Book 28 - Asterix and the Magic Carpet
The story. Asterix, Obelix, and Cacofonix are flying on a magic carpet towards India, where the bard will make it rain with his awful voice. Along the way they come across the pirates. For once, the captain is able to negotiate a settlement that avoids his ship being sunk, but little does he know that one of his crew has taken matters into his own hands.
Professor Ibrox explains:
"The joke looks simple enough - the captain uses the word 'sick' and Pegleg's next word is 'sic'. But there's much more to it, aha, beneath the surface.
"Not so long before, the pirates had been celebrating a great season of pirating. Then Asterix and friends had reduced their worldly possessions to one sestertius. Quickly followed by them scuttling themselves. Now that we know that, let's get into the Latin.
"As we learned in Asterix and Son, sic means thus. The whole phrase, Sic transit gloria mundi means 'Thus passes the glory of the world.' It might have been said during some Roman triumphs (you know, where a slave whispers into the ear of the conquering hero that he's mortal), but it's most famous for being part of the coronations of popes and heads of FIFA.
"The point of yelling the phrase at the new pope is to let him know that while he's on top now, it won't last. Pegleg is saying, 'we were on top 10 panels ago and it didn't last.' And let that be a lesson to Glasgow Celtic! The Rangers will return! Sic transit gloria mundi, bitches!"
The story. Just as his big moment arrives and Cacofonix is about to drench the parched land, his voice dries up. The Rajah sends his best doctors to spitball a solution.
Professor Ibrox explains:
"The ducktors quack out some diagnoses. See what I did there? The first one suggests Cacofonix is suffering from Paranoia Vulgaris - vulgaris means common. I don't have enough medical training to know if there's such a thing as 'common paranoia'. He says he'll demonstrate it ad nauseum, meaning until Cacofonix is sick. In short, if he doesn't have paranoia now, he will soon.
"The next dude says Contraria contrariis curantur, which as you know means 'the opposites are cured by their opposites'. That's a relevant quote, since it was written by the father of medicine, Hippocrates.
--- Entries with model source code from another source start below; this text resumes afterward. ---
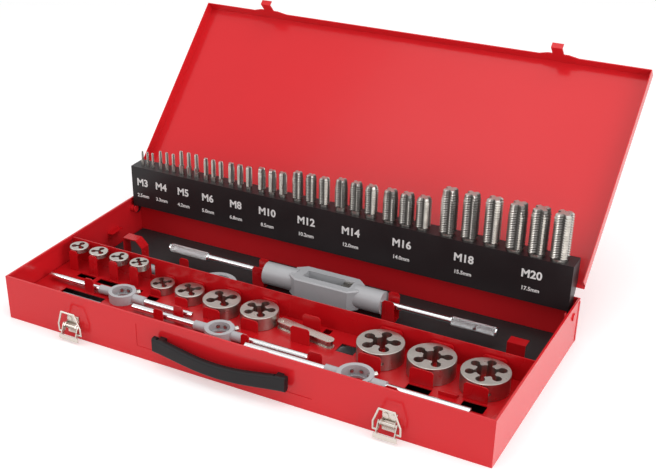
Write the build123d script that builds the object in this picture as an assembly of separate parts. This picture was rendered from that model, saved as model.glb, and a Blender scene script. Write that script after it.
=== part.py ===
"""Tap and die set in a hinged steel case: 54 mm closed case, 516 mm wide.

Frame: origin at the middle of the base's underside, +X right, +Y to the hinge, +Z up.
The parts stand as shown when the set is open: lid back, tap rack upright, latches down.
"""

import math
import os

from build123d import *

# ---------------------------------------------------------------- case
CASE_W = 516.0          # outer width of the base
CASE_D = 232.0          # outer depth of the base
CASE_H = 48.0           # height of the base walls
SHEET = 1.0             # steel sheet
HEM = 4.0               # height of the folded hem under the rim
SEAM_W = 3.0            # rear flange seen on the side walls
SEAM_T = 0.5
PANEL = (-100.0, 89.0, 13.5, 38.0)   # pressed panel behind the handle: x0, x1, z0, z1
PANEL_DEPTH = 0.5
MIDDLE_X = -5.0         # middle of handle and latches on the front wall

# ---------------------------------------------------------------- hinge and lid
PIN_R = 0.9
PIN_PLAY = 0.05         # running clearance between pin and knuckles
KNUCKLE_R = 2.0
HINGE_Y = CASE_D / 2 + 1.0
HINGE_Z = 57.0
HINGE_INSET = 8.0       # from the side wall to the end of the hinge strip
HINGE_HALF = CASE_W / 2 - HINGE_INSET
KNUCKLES = 11
KNUCKLE_GAP = 0.4
OPEN_DEG = 136.0        # the lid's opening angle
LID_GAP = 0.7           # between lid flanges and base walls
SIDE_FLANGE_Z = 46.5    # lower edges of the lid's flanges when closed
FRONT_FLANGE_Z = 46.5
TONGUE_Z = 42.5         # lower edge of the two latch tongues
TONGUE_FLAT = 22.0
TONGUE_FLANK = 10.0
HOOK_Z = 30.0           # lower edge of the narrow catch on each tongue
HOOK_HALF = 6.0
HOOK_OUT = 4.8
HOOK_LIP = 1.1
LATCH_PITCH = 170.0     # latches either side of MIDDLE_X

# ---------------------------------------------------------------- tap rack
RACK_SIDE_GAP = 5.5     # between rack and outside of the case
RACK_HALF = CASE_W / 2 - RACK_SIDE_GAP
RACK_DEPTH = 22.0
RACK_Y1 = CASE_D / 2 + 2.5
RACK_Y0 = RACK_Y1 - RACK_DEPTH
RACK_Z0, RACK_Z1 = 41.0, 89.0
RACK_BACK_Z = 64.0      # lower edge of the short rear flange
RACK_T = 1.2
PIVOT_Y, PIVOT_Z = RACK_Y0 + 1.2, 36.0
PIVOT_R = 2.5
PIVOT_PLAY = 0.06
SHELF_PLAY = 0.4        # between the shelf under the taps and the rear wall's hem
HOLE_PLAY = 0.3         # radial room round loose tools and plain shanks

# name: thread, length, thread length, shank, square, group x, pitch, height above rack
TAPS = {
    "m3": (3, 40, 11, 3.5, 2.7, -236.0, 6.9, 16.0),
    "m4": (4, 45, 13, 4.5, 3.4, -210.0, 8.5, 20.5),
    "m5": (5, 50, 16, 6, 4.9, -181.0, 9.8, 26.0),
    "m6": (6, 56, 19, 6, 4.9, -149.5, 9.6, 24.0),
    "m8": (8, 63, 22, 6, 4.9, -116.0, 11.0, 25.0),
    "m10": (10, 70, 24, 7, 5.5, -76.5, 12.8, 27.0),
    "m12": (12, 75, 29, 9, 7, -30.0, 15.6, 31.5),
    "m14": (14, 80, 30, 11, 9, 22.0, 17.0, 34.0),
    "m16": (16, 80, 32, 12, 9, 78.0, 18.0, 34.0),
    "m18": (18, 95, 46, 14, 11, 145.0, 22.5, 48.5),
    "m20": (20, 95, 46, 16, 12, 213.5, 22.0, 48.5),
}

# ---------------------------------------------------------------- tray
DECK_Z = 21.8           # top of the raised deck
PART_Y = -11.2          # front face of the partition
PART_Z = 46.5
FLOOR_PLAY = 0.2
TRAY_X = CASE_W / 2 - 2 * SHEET - FLOOR_PLAY
RIVET_TAIL = 0.8        # height of the rivets' inner heads
MAT_T = 2.0
TAB_GAP = 0.4           # tab to die
POST_TOP = 45.8         # top face of the four small dies
SMALL_POST_W = 10.0

# name: outer diameter, thickness, x, y, raised on a post
DIES = {
    "m3": (20, 5, -237.5, -23.0, True),
    "m4": (20, 5, -212.0, -23.0, True),
    "m5": (20, 7, -186.0, -23.0, True),
    "m6": (20, 7, -160.5, -23.0, True),
    "m8": (25, 9, -130.7, -25.6, False),
    "m10": (30, 11, -96.3, -28.0, False),
    "m12": (38, 14, -55.6, -32.4, False),
    "m14": (38, 14, -12.6, -32.4, False),
    "m16": (45, 18, 118.2, -36.6, False),
    "m18": (45, 18, 169.0, -36.6, False),
    "m20": (45, 18, 220.1, -36.6, False),
}
DIMPLED = ("m16", "m20")

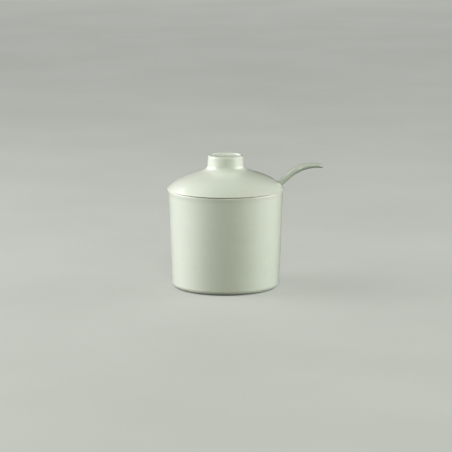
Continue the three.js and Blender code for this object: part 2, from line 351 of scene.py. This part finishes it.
def surface_net(distance, low, high, step):
    """Points and quads on the surface of a solid given by its distance: a point per grid cell it cuts."""
    axes = [np.arange(a - 2 * step, b + 3 * step, step) for a, b in zip(low, high)]
    grid = np.stack(np.meshgrid(*axes, indexing="ij"), axis=-1)
    inside = (distance(grid.reshape(-1, 3)) < 0).reshape(grid.shape[:3])
    near_and_far = (slice(None, -1), slice(1, None))
    corners = sum(
        inside[i, j, k].astype(int) for i in near_and_far for j in near_and_far for k in near_and_far
    )
    cut = (corners > 0) & (corners < 8)
    number = np.full(cut.shape, -1)
    number[cut] = np.arange(cut.sum())
    points = grid[:-1, :-1, :-1][cut] + step / 2
    quads = []
    for axis in range(3):
        one, two = (axis + 1) % 3, (axis + 2) % 3
        here = np.moveaxis(inside, (axis, one, two), (0, 1, 2))
        cells = np.moveaxis(number, (axis, one, two), (0, 1, 2))
        a, b = here[:-1, 1:-1, 1:-1], here[1:, 1:-1, 1:-1]
        ring = np.stack([cells[:, :-1, :-1], cells[:, 1:, :-1], cells[:, 1:, 1:], cells[:, :-1, 1:]], axis=-1)
        quads.append(ring[a & ~b])
        quads.append(ring[b & ~a][:, ::-1])
    return points, np.vstack(quads)


def relaxed(distance, points, quads, passes=5):
    """Evens out a surface net: each point moves to the mean of its neighbours, then back onto the surface."""
    links = np.vstack([quads[:, [i, (i + 1) % 4]] for i in range(4)])
    count = np.bincount(links.ravel(), minlength=len(points))[:, None]
    points = onto_surface(distance, points)
    for _ in range(passes):
        total = np.zeros_like(points)
        np.add.at(total, links[:, 0], points[links[:, 1]])
        np.add.at(total, links[:, 1], points[links[:, 0]])
        points = onto_surface(distance, (points + total / count) / 2, 1)
    return onto_surface(distance, points, 2)


# ---- the spoon ----


def spoon_line():
    """The centre line: places in mm from the tip, their centres and directions, the length and both ends."""
    slope = math.tan(SHAFT_ANGLE)
    on_shaft = lambda x: np.array([x, SHAFT_POINT[1] + (x - SHAFT_POINT[0]) * slope])
    tip, end = on_shaft(SPOON_TIP_X), on_shaft(SHAFT_END_X)
    shaft_length = np.linalg.norm(end - tip)
    bend = end + HANDLE_BEND * np.array([math.sin(SHAFT_ANGLE), -math.cos(SHAFT_ANGLE)])
    droop = bend + np.array([0, HANDLE_BEND - HANDLE_DROOP])
    droop_angle = math.asin((HANDLE_END_X - bend[0]) / HANDLE_DROOP)
    bend_length = HANDLE_BEND * SHAFT_ANGLE
    length = shaft_length + bend_length + HANDLE_DROOP * droop_angle
    even = np.linspace(0, 1, math.ceil(length * SPOON_RINGS_PER_MM))
    eased = even - 0.9 * np.sin(2 * np.pi * even) / (2 * np.pi)  # closer together at both ends
    places = ((1 - SPOON_EASED) * even + SPOON_EASED * eased)[1:-1] * length
    centres, directions = [], []
    for place in places:
        if place < shaft_length:
            angle = SHAFT_ANGLE
            centre = tip + place * np.array([math.cos(angle), math.sin(angle)])
        elif place < shaft_length + bend_length:
            angle = SHAFT_ANGLE - (place - shaft_length) / HANDLE_BEND
            centre = bend + HANDLE_BEND * np.array([-math.sin(angle), math.cos(angle)])
        else:
            angle = -(place - shaft_length - bend_length) / HANDLE_DROOP
            centre = droop + HANDLE_DROOP * np.array([-math.sin(angle), math.cos(angle)])
        centres.append(centre)
        directions.append(angle)
    last_angle = -droop_angle
    last = droop + HANDLE_DROOP * np.array([-math.sin(last_angle), math.cos(last_angle)])
    return places, np.array(centres), np.array(directions), length, tip, last


def smooth_through(keys, place):
    """A smooth curve through (place, value) keys, level before the first key and after the last."""
    x, y = np.array(keys).T
    slope = np.zeros(len(x))
    slope[1:-1] = (y[2:] - y[:-2]) / (x[2:] - x[:-2])
    i = np.clip(np.searchsorted(x, place), 1, len(x) - 1)
    span = x[i] - x[i - 1]
    t = np.clip((place - x[i - 1]) / span, 0, 1)
    ease = t * t * (3 - 2 * t)
    bend = t * (1 - t) * ((1 - t) * slope[i - 1] - t * slope[i])
    return y[i - 1] + (y[i] - y[i - 1]) * ease + span * bend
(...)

The opposite of 'opposites treating opposites' is 'like cures like', which is part of the batshit crazy lunacy we are required to name as 'homeopathy'. 'Opposite cures opposite,' while sounding negative, is actually the basis of modern medicine. Thanks, Hippocrates!
"Next up is a guy saying, Quot capita, tot sensus. I have chosen the following words as my translation: 'There are as many opinions as there are heads'. I've heard many, many variations on that phrase. A teacher at school told me 'if you ask 8 economists a question you'll get 9 answers.' A Polish guy once proudly told me, 'If you ask 5 Polish people a question you'll get 6 opinions.' And a neuroscientist once grinned that if you asked one person a question you'd get two answers - the brain's answer and the answer the brain thought it thought. I think he said that, I was somewhat tipsy.
"That quot capita phrase was in a play from an ancient Roman playwright called Terence, whose name always struck me as anachronistic. He was a freed slave and he wrote so beautifully that even though a lot of his stuff was flat out heretical, the Catholic church encouraged monks to make copies of his work since they enjoyed it so much - it helped them learn Latin faster and better.
"When the one doctor is telling the Rajah Cacofonix's prescription, he ends by saying Ita est. Translation: So it is/it is so/it so is. How would I use that in a sentence? Let me think... Ah!
"Is this the end of the article? Ita est!"